Le mouvement de lutte pour l’indépendance a réellement commencé en 1969, après qu’un référendum organisé par la dictature de Suharto avait confirmé le rattachement de la Papouasie au pouvoir central indonésien. Ce pseudo-référendum auquel n’ont participé qu’un millier de personnes contrôlées par les autorités a mis le feu aux poudres. Depuis, le conflit aurait fait, selon les bilans disponibles, entre 150 000 et 400 000 morts, et quelque 100 000 déplacés. De multiples exactions ont été imputées aux forces militaires et aux Kopassus, les forces spéciales : massacres, viols systématiques, villages rasés.

L’Organisation pour une Papouasie libre

Ce mouvement très peu structuré ne compterait qu’un millier de combattants, qui agit en petits groupes à l’équipement très rudimentaire - fusils de la Seconde Guerre mondiale ou armes traditionnelles. Il mène une guérilla larvée, mais constante, dont les cibles sont les forces de l’ordre et les multinationales. Mais l’ampleur du mouvement de résistance dépasse la résistance armée, selon Stéphane Dovert.

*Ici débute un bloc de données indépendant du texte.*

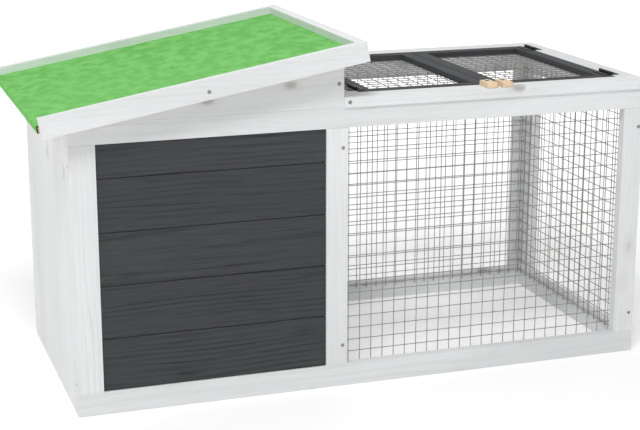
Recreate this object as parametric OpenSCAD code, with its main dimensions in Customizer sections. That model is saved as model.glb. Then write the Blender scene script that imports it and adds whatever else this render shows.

« Il s’agit d’un rejet beaucoup plus large de l’Indonésie, explique le fondateur de l’Irasec (Institut de recherche sur l’Asie du Sud-Est contemporaine), dû à la confrontation de deux peuples aux cultures diamétralement opposées, et qui n’ont rien en commun. » « De ce fait, poursuit-il, la totalité ou presque de la population peut-être considérée comme séparatiste. »

Les Papous, laissés-pour-compte de la richesse de leur territoire

Cette population est en réalité une véritable mosaïque religieuse, ethnique et linguistique : on compte 271 langues vivantes en Nouvelle-Guinée occidentale. Alors qu’ils représentaient en 1961 la quasi-totalité de la population du territoire, les Papous sont sur le point de devenir minoritaires face aux Javanais, majoritaires en Indonésie. C’est le fruit de la politique de transmigration promue par Jakarta depuis des décennies, notamment à l’aide d’incitations financières.

En dehors d’une petite élite papoue bien intégrée, qui compte notamment les élus locaux, la très large majorité de la population papoue n’a pas connu d’évolution de son niveau de vie. Leur exclusion en matière d’accès à l’éducation, à la santé, au marché de l’emploi, ou à la terre est reconnue, y compris par le président nouvellement élu, Joko Widodo.

Enfin, et c’est un enjeu majeur dans ce conflit, les richesses naturelles de la province sont concentrées dans les mains des Indonésiens et des grandes multinationales, au détriment des populations autochtones. Les mines d’or et de cuivre de la Nouvelle-Guinée occidentale comptent parmi les plus riches au monde. La province possède aussi du nickel, du cobalt, du bois, du pétrole et du gaz.

Les promesses de Jokowi

Le président qui vient de prendre ses fonctions a déclaré qu’il ferait de la Papouasie une priorité de son gouvernement. Il a promis la mise en place d’un programme d’éducation et de santé. Il entend également mettre de l’ordre dans l’administration locale, qui n’échappe pas à la corruption.

Joko Widodo espère ainsi « apaiser les tensions politiques ». Mais Stéphane Dovert estime que le président ne pourra agir qu'à la marge, et le chercheur ne voit pas d'issue rapide au conflit. En 2001 toutefois, la province a obtenu un statut d’autonomie spéciale. C’est sans doute sur cette voie que des progrès sont possibles.